The Australian Bureau of Statistics figures marks a 22 percent plunge from the record 47,405 approvals recorded across 2021.
HIA chief economist Tim Reardon said the falls, which brought Victoria back in line with its 36,674 10-year average, was not a result of interest rate rises.
“Much of the decline between 2021 and 2022 was the expected consequence of the end of the HomeBuilder grant in 2021,” Mr Reardon said.
He warned the impact of last year’s eight straight interest rate hikes by the Reserve Bank of Australia would take about 18 months to appear in the approvals data.

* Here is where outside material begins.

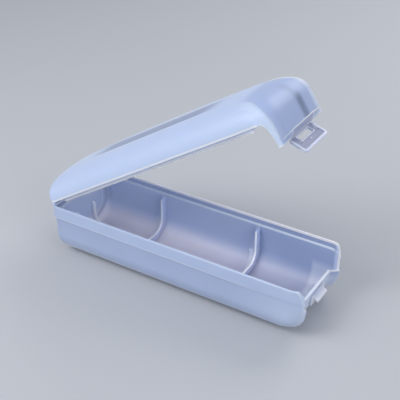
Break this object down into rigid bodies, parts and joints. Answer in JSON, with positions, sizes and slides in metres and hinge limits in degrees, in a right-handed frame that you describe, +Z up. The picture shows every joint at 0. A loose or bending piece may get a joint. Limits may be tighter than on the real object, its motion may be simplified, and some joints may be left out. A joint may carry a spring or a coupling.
{
  "type": "battery box",
  "caption": "Long pocket battery box of translucent plastic with a domed hinged lid, compartments and a slotted latch tab.",
  "frame": {"origin": "centre of the flat underside of the closed box, on the surface it stands on", "axes": "+X from the hinge end to the latch end, +Y across the box, +Z up"},
  "size_m": [0.1769, 0.056, 0.1357],
  "materials": {
    "tray_polypropylene": "satin, translucent",
    "rib_polypropylene": "satin, translucent",
    "lid_polypropylene": "satin, translucent",
    "latch_polypropylene": "satin, translucent",
    "hinge_polypropylene": "satin, translucent"
  },
  "bodies": {
    "tray": {"base_tray": "tray_polypropylene", "catch": "latch_polypropylene", "divider_front": "rib_polypropylene", "divider_rear": "rib_polypropylene", "hinge_flange_tray": "hinge_polypropylene", "hinge_strap": "hinge_polypropylene", "rear_rib_far": "rib_polypropylene", "rear_rib_near": "rib_polypropylene"},
    "lid": {"lid_shell": "lid_polypropylene", "lid_tongue_far": "lid_polypropylene", "lid_tongue_near": "lid_polypropylene", "hinge_flange_lid": "hinge_polypropylene"},
    "tab": {"latch_tab": "latch_polypropylene"}
  },
  "joints": [
    {"name": "lid_hinge", "type": "hinge", "parent": "tray", "child": "lid", "pos_m": [-0.0893, 0, 0.0342], "axis": [0, -1, 0], "range_deg": [-33, 147]},
    {"name": "latch_tab_hinge", "type": "hinge", "parent": "lid", "child": "tab", "pos_m": [0.06298, 0, 0.11533], "axis": [0, -1, 0], "range_deg": [-38, 52]}
  ]
}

As a result HIA estimates indicate there will be 35,700 new houses approved in Victoria in 2023, before the figure plunges to a decade low of about 30,000 in 2024 as a result of last year’s rate hikes.
“This will be a long slow down,” Mr Reardon said.

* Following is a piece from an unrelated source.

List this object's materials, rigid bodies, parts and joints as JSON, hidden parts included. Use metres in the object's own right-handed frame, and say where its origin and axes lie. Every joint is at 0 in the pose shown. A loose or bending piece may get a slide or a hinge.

Master Builders Victoria policy executive director Megan Peacock said the industry group remained optimistic that improvements in material supply chains and even in some costs could alleviate the projected pain, while rising immigration could also help avert the worst of declining new build volumes.
“But we are seeing that softening in the market and we are worried for the industry in so far as it is a big decline,” Ms Peacock said.
Nationwide the number of new builds fell from 147,552 in 2021 to 115,358 in 2022, a 21.8 per cent reduction.
The figures follow HIA’s release of a 2023 federal budget submission earlier this week, which urged them to take measures to increase the supply of land available for new homes to be built on and to work with state governments to reduce tax imposts on new construction.
Australia’s biggest homebuilding group is also predicted relative stability in 2023 after unprecedented activity drove significant headwinds for supply chains and trades shortages 18 months ago.